(Modeling code records)
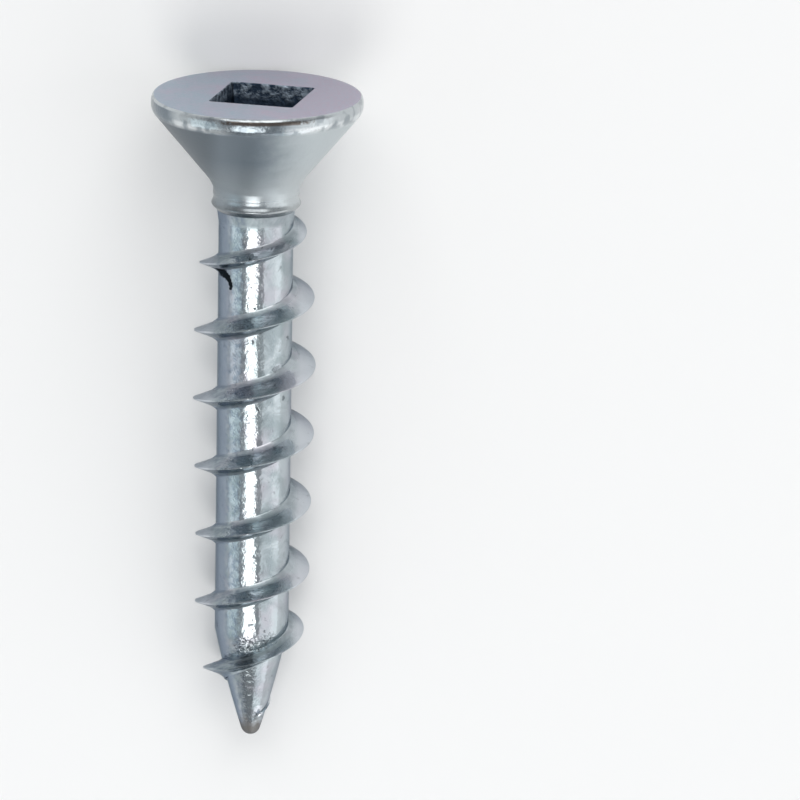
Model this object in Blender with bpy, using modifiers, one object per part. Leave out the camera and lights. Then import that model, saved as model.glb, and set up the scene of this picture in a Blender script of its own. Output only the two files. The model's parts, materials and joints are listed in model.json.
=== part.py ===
"""Particle board screw, one solid piece.

A turned head (flat top, short rim, cone, collar) is joined to a shank that is lofted along a helix: one section
of thread and core, a pitch tall, is drawn for every step of the turn, and its ridge grows out from under the
collar and dies away on the point. A square socket with a conical dimple in its floor is cut into the head.

The screw is drawn about its own axis, head top at zero and depth measured downwards, then laid on its side the
way it comes to rest: head towards +Y, touching the floor with the head rim and with one crest of the thread.
"""

import math

import bmesh
import bpy
from mathutils import Matrix, Vector

MM = 0.001

# Overall
LENGTH = 22.2 * MM
CORE_DIAMETER = 2.48 * MM

# Head
HEAD_DIAMETER = 7.01 * MM
HEAD_CONE_ANGLE = math.radians(79.6)
RIM_HEIGHT = 0.40 * MM
TOP_EDGE_RADIUS = 0.10 * MM
RIM_UNDER_RADIUS = 0.30 * MM
NECK_FILLET_RADIUS = 1.40 * MM

# Collar between the cone and the threaded shank
COLLAR_STEP = 0.26 * MM
COLLAR_LENGTH = 0.32 * MM
COLLAR_EDGE_RADIUS = 0.07 * MM
SHOULDER_STEP = 0.12 * MM
NECK_BLEND_LENGTH = 0.80 * MM

# Thread
THREAD_DIAMETER = 4.08 * MM
THREAD_LOWER_DIAMETER = 3.84 * MM
NARROWING_START_DEPTH = 9.60 * MM
NARROWING_LENGTH = 6.00 * MM
PITCH = 2.36 * MM
FLANK_ANGLE = math.radians(19.0)
CREST_LAND = 0.06 * MM
ROOT_CHAMFER = 0.09 * MM
FIRST_CREST_DEPTH = 5.70 * MM
RUN_IN_LENGTH = 7.00 * MM
RUN_IN_HIDDEN = 0.90 * MM
RUN_IN_POWER = 3.0
RUN_IN_LAG = 0.20 * MM
RUN_IN_LEAST_SHARE = 0.12

# Point and the end of the thread on it
POINT_LENGTH = 3.80 * MM
POINT_TIP_ANGLE = math.radians(35.0)
TIP_RADIUS = 0.33 * MM
THREAD_TAPER_DROP = 0.30 * MM
THREAD_TAPER_LENGTH = 2.20 * MM
THREAD_END_TO_TIP = 1.45 * MM
THREAD_END_LENGTH = 0.60 * MM
TAIL_RIDGE_SHARE = 0.06

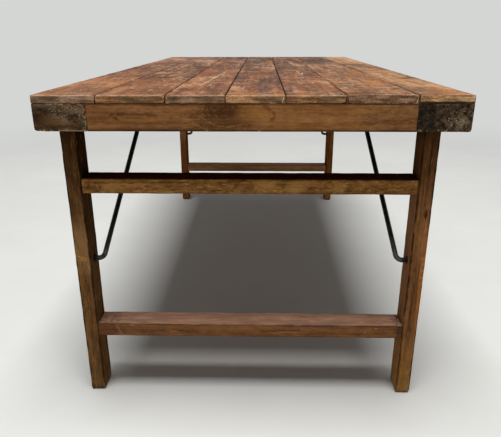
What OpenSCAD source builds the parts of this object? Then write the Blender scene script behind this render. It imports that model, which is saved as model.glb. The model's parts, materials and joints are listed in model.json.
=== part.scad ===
// Folding dining table: a top of seven boards on two flat side rails, two leg frames that
// fold up on hinges, and four iron stays that hook into the legs and swing up under the top.
// Sizes are in millimetres. Z is up, Y runs along the table, and the origin is on the floor
// under the middle of the top.

/* [Top] */
// Length of the top
top_l = 1780; // [1600:10:2200]
// Width of the top
top_w = 914; // [860:2:1000]
// Height of the top above the floor
top_h = 762; // [730:1:800]
// Thickness of the boards
board_t = 17; // [14:0.5:25]
// Open gap between two boards
board_gap = 2; // [1:0.5:4]
// How much wider than an even share each board was cut, from left to right
board_trim = [5, 14, -6, -7, -6, 17, -17]; // [-20:1:20]
// Rounding of the four corners of the top, seen from above
corner_r = 4; // [3:1:15]
// Rounding of the long edges of the boards
board_edge_r = 1.2; // [0.5:0.1:3]

/* [Rails and bearers] */
// Width of a side rail, which lies flat
side_rail_w = 114; // [100:2:140]
// Depth of the side rails and end rails
rail_d = 58; // [50:1:70]
// Rounding of the outer lower edge of a side rail
rail_edge_r = 8; // [3:0.5:10]
// Thickness of an end rail
end_rail_t = 40; // [34:1:50]
// Depth of the bearers
bearer_d = 40; // [32:1:44]
// Width of the two bearers that carry the stays
stay_bearer_w = 72; // [70:1:90]
// Width of the bearer at mid-length
middle_bearer_w = 60; // [40:1:80]
// Distance from an end of the top to the middle of its stay bearer
stay_bearer_y = 400; // [380:5:430]

/* [Leg frames] */
// Distance from each side of the top to the legs, before the sideways offset
frame_side_inset = 42.5; // [30:0.5:58]
// Distance from an end of the top to the leg frame
frame_inset = 41; // [30:1:60]
// Sideways offset of both leg frames from the middle of the top, as the old table has it
frame_offset = -5.5; // [-12:0.5:12]
// Width of a leg, across the table
leg_w = 36; // [32:0.5:42]
// Depth of a leg, along the table
leg_d = 59; // [50:1:66]
// Depth of a stretcher, from its upper to its lower face
stretcher_d = 35.5; // [30:0.5:45]
// Height of the underside of the upper stretchers above the floor
upper_stretcher_z = 538; // [500:1:560]
// Height of the underside of the lower stretchers above the floor
lower_stretcher_z = 164; // [120:1:220]
// Chamfer round the foot of a leg
foot_chamfer = 3; // [1:0.5:6]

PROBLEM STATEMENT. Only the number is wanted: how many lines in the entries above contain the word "joints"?

ANSWER TO THIS PROBLEM. 2